▸ **PROVIDED MATERIAL**
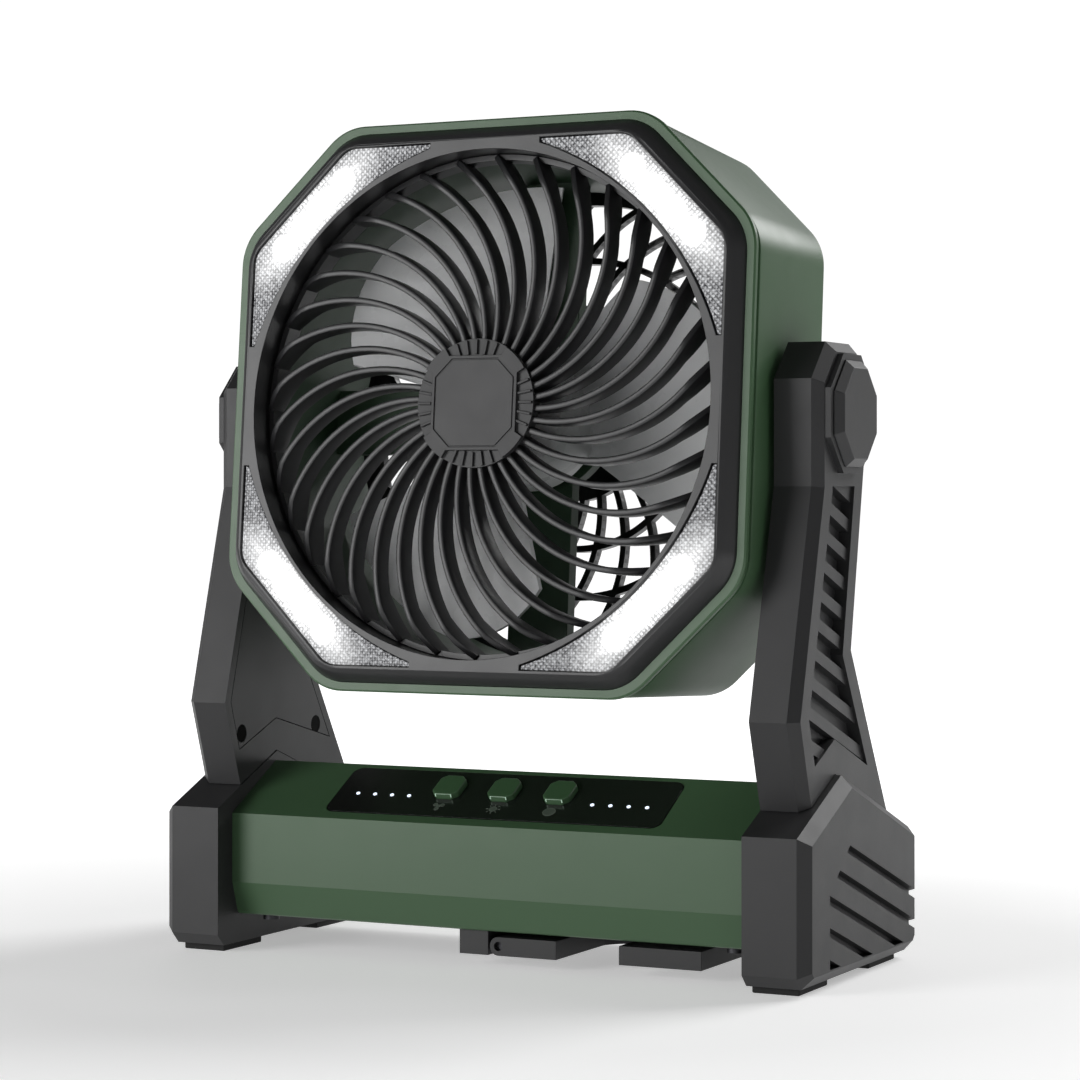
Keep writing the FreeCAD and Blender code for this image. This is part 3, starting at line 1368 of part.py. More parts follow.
shaft_nut = new_body("shaft_nut")
sketch = sketch_on(shaft_nut, "XY_Plane", size.rotor_hub_front)
outline(sketch, octagon(size.nut_radius, size.nut_radius * 0.5858))
circles(sketch, [(0, 0, shaft_hole)])
pad(shaft_nut, sketch, size.nut_thickness)
place_in_head(shaft_nut)
keep(shaft_nut)

# Rear guard
guard_front = -size.shell_rear
guard_back = guard_front - size.guard_depth
web_wall = size.guard_wall
rear_guard = new_body("rear_guard")
front = sketch_on(rear_guard, "XY_Plane", guard_front)
outline(front, rounded(octagon(size.guard_front_half, size.guard_front_corner), size.head_round))
rear = sketch_on(rear_guard, "XY_Plane", guard_back)
outline(rear, rounded(octagon(size.guard_back_half, size.guard_back_corner), size.head_round))
loft(rear_guard, [rear, front])
front = sketch_on(rear_guard, "XY_Plane", guard_front)
outline(front, rounded(octagon(size.guard_front_half - web_wall,
                               size.guard_front_corner - 0.5858 * web_wall),
                       size.head_round - web_wall))
rear = sketch_on(rear_guard, "XY_Plane", guard_back + web_wall)
outline(rear, rounded(octagon(size.guard_back_half - web_wall,
                              size.guard_back_corner - 0.5858 * web_wall),
                      size.head_round - web_wall))
loft(rear_guard, [rear, front], cut=True)
sketch = sketch_on(rear_guard, "XY_Plane", guard_back)
circles(sketch, [(0, 0, size.guard_opening)])
pocket(rear_guard, sketch, web_wall + 1, back=True)
vent_z = guard_back + size.guard_rib_depth + 1
vent_pitch = size.vent_length + size.vent_bar
for plane in ("XZ_Plane", "YZ_Plane"):
    sketch = sketch_on(rear_guard, plane, -size.guard_front_half - 5)
    for step in range(5):
        middle = vent_pitch * (step - 2)
        outline(sketch, box_corners(middle - size.vent_length / 2, vent_z,
                                    middle + size.vent_length / 2, vent_z + size.vent_height))
    pocket(rear_guard, sketch, size.guard_front_half * 2 + 10, back=True)
sketch = sketch_on(rear_guard, "XY_Plane", guard_back)
outline(sketch, bent_rib(size.guard_hub - 1, size.guard_opening + 1, size.rib_root_angle,
                         size.rib_tip_angle, size.rib_thickness, -1))
rib = pad(rear_guard, sketch, size.guard_rib_depth)
around(rear_guard, [rib], size.guard_rib_count)
sketch = sketch_on(rear_guard, "XY_Plane", guard_back)
circles(sketch, [(0, 0, size.guard_hub)])
pad(rear_guard, sketch, size.guard_rib_depth)
for middle in (size.guard_ring_one, size.guard_ring_two):
    sketch = sketch_on(rear_guard, "XY_Plane", guard_back)
    circles(sketch, [(0, 0, middle + size.rib_thickness / 2),
                     (0, 0, middle - size.rib_thickness / 2)])
    pad(rear_guard, sketch, size.guard_rib_depth)
sketch = turned_sketch(rear_guard, guard_back, 45)
circles(sketch, [(pillar_x, size.pillar_reach, size.pillar_radius)])
post = pad(rear_guard, sketch, -guard_back - frame_back)
around(rear_guard, [post], 4)
sketch = turned_sketch(rear_guard, guard_back, 45)
circles(sketch, [(pillar_x, size.pillar_reach, hole)])
bore = pocket(rear_guard, sketch, 14, back=True)
sketch = turned_sketch(rear_guard, guard_back, 45)
circles(sketch, [(pillar_x, size.pillar_reach, size.arm_screw_hole)])
sink = pocket(rear_guard, sketch, size.screw_head_height + 0.4, back=True)
around(rear_guard, [bore, sink], 4)
place_in_head(rear_guard)
keep(rear_guard)
head_screws("guard_screws", guard_back + size.screw_head_height + 0.4, 26, False)


# Control panel, buttons and lights
def place_on_slope(thing, up=0, across=0):
    """Puts a piece on the bar's slope: x along the bar, y up the slope, z out of it."""
    slope = size.bar_slope
    place(thing, x=across, y=up * cosine(slope) - size.bar_half_depth,
          z=up * sine(slope) + size.bar_front_height, angle=slope)


button_names = ["button_fan", "button_light", "button_timer"]
button_spots = [size.button_pitch * step for step in (-1, 0, 1)]
lamp_spots = [(side * (size.lamp_first + size.lamp_pitch * step), size.lamp_row)
              for side in (-1, 1) for step in range(4)]


def button_outline(grow, across=0, along=0):
    return moved(octagon(size.button_half + grow, size.button_corner + 0.5858 * grow,
                         size.button_half_length + grow), across, along)


control_panel = new_body("control_panel")
sketch = sketch_on(control_panel, "XY_Plane", -size.panel_sink)
outline(sketch, rounded(box_corners(-size.panel_half, panel_low, size.panel_half, panel_high),
                        size.panel_corner, 90))
pad(control_panel, sketch, size.panel_sink + size.panel_proud)
sketch = sketch_on(control_panel, "XY_Plane", size.panel_proud)
for spot in button_spots:
    outline(sketch, button_outline(size.button_gap, spot, size.button_centre))
circles(sketch, [spot + (size.lamp_radius + size.journal_clearance,) for spot in lamp_spots])
pocket(control_panel, sketch, size.panel_sink + size.panel_proud + 1)
place_on_slope(control_panel)
keep(control_panel)

control_board = new_body("control_board")
sketch = sketch_on(control_board, "XY_Plane", -board_top - size.board_thickness)
outline(sketch, box_corners(-size.control_board_half, board_low_y,
                            size.control_board_half, board_high_y))
pad(control_board, sketch, size.board_thickness)
place_on_slope(control_board)
keep(control_board)

tact_switches = new_body("tact_switches")
sketch = sketch_on(tact_switches, "XY_Plane", -board_top)
for spot in button_spots:
    outline(sketch, moved(box_corners(-size.switch_half, -size.switch_half, size.switch_half,
                                      size.switch_half), spot, size.button_centre))
pad(tact_switches, sketch, size.switch_height)
place_on_slope(tact_switches)
keep(tact_switches)

indicator_lights = new_body("indicator_lights")
sketch = sketch_on(indicator_lights, "XY_Plane", -board_top)
circles(sketch, [spot + (size.lamp_radius,) for spot in lamp_spots])
pad(indicator_lights, sketch, board_top + size.panel_proud + 0.2)
place_on_slope(indicator_lights)
keep(indicator_lights)

flange_top = -size.panel_sink - size.seat_gap
for name, spot in zip(button_names, button_spots):
    button = new_body(name)
    sketch = sketch_on(button, "XY_Plane", flange_top - size.button_flange)
    outline(sketch, button_outline(size.button_flange))
    pad(button, sketch, size.button_flange)
    sketch = sketch_on(button, "XY_Plane", flange_top)
    outline(sketch, button_outline(0))
    pad(button, sketch, size.panel_proud + size.button_proud - flange_top)
    place_on_slope(button, size.button_centre, spot)
    keep(button)

# Hanging hook under the base
hook_right = size.hook_inner_leg + size.hook_throat + size.hook_outer_leg
hook_half = size.hook_half_length
hook_mid_z = size.hook_low + size.hook_thickness / 2
hook_top = size.hook_low + size.hook_thickness
throat_left = size.hook_inner_leg
throat_right = size.hook_inner_leg + size.hook_throat
throat_curve = size.hook_throat / 2 + 0.6
throat_start = size.hook_throat_end - 9

hanging_hook = new_body("hanging_hook")
sketch = sketch_on(hanging_hook, "XY_Plane", size.hook_low)
outline(sketch, [(0, -hook_half), (throat_left, -hook_half),
                 (throat_left, throat_start, -throat_curve), (throat_right, throat_start),
                 (throat_right, -hook_half), (hook_right, -hook_half),
                 (hook_right, hook_half - size.hook_corner, size.hook_corner),
                 (hook_right - size.hook_corner, hook_half), (0, hook_half)])
pad(hanging_hook, sketch, size.hook_thickness)
dress(hanging_hook, "Fillet", size.hook_pin_setback - 0.1, lambda edge: all(
    at(v.X, 0) for v in edge.Vertexes) and edge.BoundBox.YLength > 50)
sketch = sketch_on(hanging_hook, "XY_Plane", size.hook_low)
notch = size.knuckle_length + size.seat_gap
outline(sketch, box_corners(-1, -notch, size.hook_pin_setback * 2 + 0.6, notch))
pocket(hanging_hook, sketch, size.hook_thickness, back=True)
sketch = sketch_on(hanging_hook, "XZ_Plane", hook_half)
circles(sketch, [(size.hook_pin_setback, hook_mid_z, hole)])
pocket(hanging_hook, sketch, hook_half * 2)
keep(hanging_hook)

hook_bracket = new_body("hook_bracket")
sketch = sketch_on(hook_bracket, "XY_Plane", size.hook_low)
outline(sketch, box_corners(-0.6, -size.knuckle_length, size.hook_pin_setback * 2, size.knuckle_length))
pad(hook_bracket, sketch, size.hook_thickness)
dress(hook_bracket, "Fillet", size.hook_pin_setback - 0.1, lambda edge: all(
    at(v.X, size.hook_pin_setback * 2) for v in edge.Vertexes) and edge.BoundBox.YLength > 5)
sketch = sketch_on(hook_bracket, "XY_Plane", size.hook_low)
outline(sketch, box_corners(-size.bracket_width, -hook_half, -0.6, hook_half))
pad(hook_bracket, sketch, size.bar_bottom - size.hook_low)
sketch = sketch_on(hook_bracket, "XZ_Plane", hook_half)
circles(sketch, [(size.hook_pin_setback, hook_mid_z, hole)])
pocket(hook_bracket, sketch, hook_half * 2)
sketch = sketch_on(hook_bracket, "XY_Plane", size.bar_bottom)
circles(sketch, [(bracket_screw_x, y, hole) for y in (-bracket_screw_y, bracket_screw_y)])
pocket(hook_bracket, sketch, 6)
keep(hook_bracket)

hook_pin = new_body("hook_pin")
sketch = sketch_on(hook_pin, "XZ_Plane", 2 - hook_half)
circles(sketch, [(size.hook_pin_setback, hook_mid_z, size.hook_pin)])
pad(hook_pin, sketch, hook_half * 2 - 4)
keep(hook_pin)
screws("bracket_screws", "XY_Plane", [(bracket_screw_x, -bracket_screw_y),
                                      (bracket_screw_x, bracket_screw_y)],
       size.bar_bottom + size.floor_plate, size.floor_plate + 5, flip=True)

# Check and write
doc.recompute()
for label, thing in nodes.items():
    if set(thing.State) & {"Invalid", "Error"}:
        raise ValueError(label + " did not build")
    if thing.Shape.isNull() or not thing.Shape.isValid():
        raise ValueError(label + " has no sound shape")
os.makedirs("parts", exist_ok=True)
for label, thing in nodes.items():
    thing.Shape.exportStep("parts/%s.step" % label)
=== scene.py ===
# %% [markdown]
# # A portable camping fan
#
# The object is a fan head with an octagonal green shell, tilting between two charcoal
# arms on a battery base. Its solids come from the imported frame, so every piece already
# has its place in metres. This notebook gives them rounded edges, smooth curves where
# the frame's facets would show, and finishes.

# %% Load the frame
import json
import math

import bmesh
import bpy
from mathutils import Matrix, Vector


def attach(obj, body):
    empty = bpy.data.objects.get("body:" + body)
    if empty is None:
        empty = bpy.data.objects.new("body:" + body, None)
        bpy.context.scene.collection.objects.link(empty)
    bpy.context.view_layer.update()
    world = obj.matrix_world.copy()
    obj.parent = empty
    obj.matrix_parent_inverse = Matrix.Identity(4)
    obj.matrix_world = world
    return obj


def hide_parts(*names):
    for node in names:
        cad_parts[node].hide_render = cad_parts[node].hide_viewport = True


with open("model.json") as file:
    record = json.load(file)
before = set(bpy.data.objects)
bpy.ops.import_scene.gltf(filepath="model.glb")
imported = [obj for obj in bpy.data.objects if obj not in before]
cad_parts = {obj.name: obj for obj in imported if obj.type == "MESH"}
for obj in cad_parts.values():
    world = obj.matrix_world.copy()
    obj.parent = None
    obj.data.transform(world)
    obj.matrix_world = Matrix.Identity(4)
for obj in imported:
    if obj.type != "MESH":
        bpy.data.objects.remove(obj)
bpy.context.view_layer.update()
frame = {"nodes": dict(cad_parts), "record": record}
nodes = frame["nodes"]
body_of = {name: body for body, names in frame["record"]["behaviour"]["bodies"].items()
           for name in names}
print("nodes:", len(nodes))

# %% [markdown]
# ## Camera
#
# The photograph was taken from the right of the fan, level with its middle, through a
# long lens. A level camera keeps uprights upright, and a small shift frames the object
# as in the photograph.

# %% Camera
view_turn = math.radians(26.57)
view_distance = 1.1065
view_height = 0.16635
camera_data = bpy.data.cameras.new("camera")
camera_data.lens = 101.9
camera_data.sensor_width = 36
camera_data.shift_x = 0.0042
camera_data.shift_y = -0.0427
camera = bpy.data.objects.new("camera", camera_data)
camera.location = (view_distance * math.sin(view_turn), -view_distance * math.cos(view_turn), view_height)
camera.rotation_euler = (math.pi / 2, 0, view_turn)
bpy.context.scene.collection.objects.link(camera)
bpy.context.scene.camera = camera
bpy.context.scene.view_settings.view_transform = "Standard"
print("camera at:", [round(part, 3) for part in camera.location])

# %% [markdown]
# ## Lamps
#
# Two large soft lamps give the long gentle highlights of a product picture. The first
# stands in front on the left, and the other shines down from behind on the right. They
# are area lamps, because a broad source leaves soft edges on shadows and highlights.

# %% Lamps
def soft_lamp(name, place, aim, size, power):
    """A square lamp that faces a point. Lengths are in metres and power is in watts."""
    data = bpy.data.lights.new(name, "AREA")
    data.size = size
    data.energy = power
    lamp = bpy.data.objects.new(name, data)
    lamp.location = place
    lamp.rotation_euler = (Vector(aim) - Vector(place)).to_track_quat("-Z", "Y").to_euler()
    bpy.context.scene.collection.objects.link(lamp)
    return lamp


fan_middle = (0, 0, 0.16)
lamp_size = 0.9
lamps = [soft_lamp("key", (-0.95, -1.5, 0.45), fan_middle, lamp_size, 17),
         soft_lamp("back", (0.8, 1.3, 1.15), fan_middle, lamp_size, 21)]
print("lamps:", len(lamps))

# %% [markdown]
# ## Shader arithmetic
#
# Procedural finishes are easier to read as sums and products. `Value` wraps one socket
# and turns Python's operators into Math nodes, and `Finish.node` makes any other node.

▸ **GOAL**
Return only the number of lines in the data above that include the word "context".

▸ **WORKED SOLUTION**
7